A Reconfigurable Architecture for Posit Arithmetic

Abstract

Physical layer of modern communication systems involves several floating point computations that require higher numerical fidelity and dynamic range for achieving the maximum data rate. Posit number format is a promising alternative for floating point computation as it provides a better dynamic range and numerical fidelity for the same number of bits used for representation. However, the Posit number format has not yet been thoroughly studied in the context of signal processing algorithms in the physical layer. In addition, a configurable Posit arithmetic hardware is essential for adapting to the ever changing communication standards and to configure the dynamic range according to algorithmic demands. The main contributions in this paper are: 1) Performance analysis of common signal processing algorithms using the Posit number format in comparison with the IEEE Standard for Single Precision Floating Point arithmetic (IEEE 754). 2) A novel reconfigurable hardware accelerator for Posit arithmetic operations and comparison with the state-of-the-art Posit and IEEE Floating Point arithmetic architectures.

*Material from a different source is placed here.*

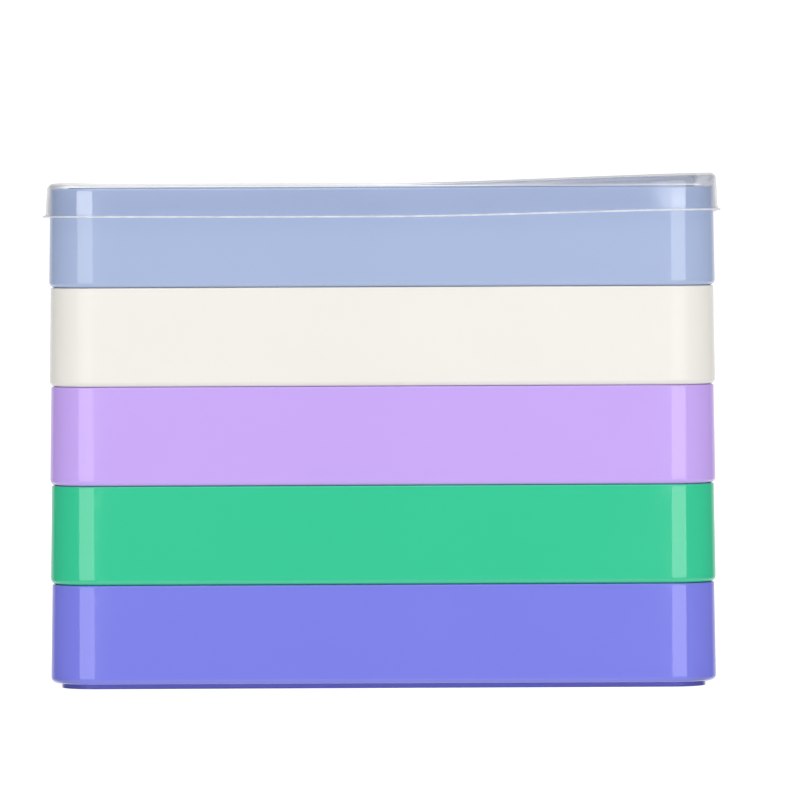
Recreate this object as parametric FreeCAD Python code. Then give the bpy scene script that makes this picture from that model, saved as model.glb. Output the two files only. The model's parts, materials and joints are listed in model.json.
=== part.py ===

Although our proposed architecture consumes over 3× energy and area compared to IEEE Single Precision arithmetic, our results show that using the Posit number format for physical layer algorithms results in significant performance gain. We achieved over 15 dB and 25 dB gain for FFT and matrix multiplication algorithms. In addition, compared to state-of-the-art Posit arithmetic architecture, our proposed architecture resulted in over 2× speedup in operating frequency and 35% savings in energy consumption.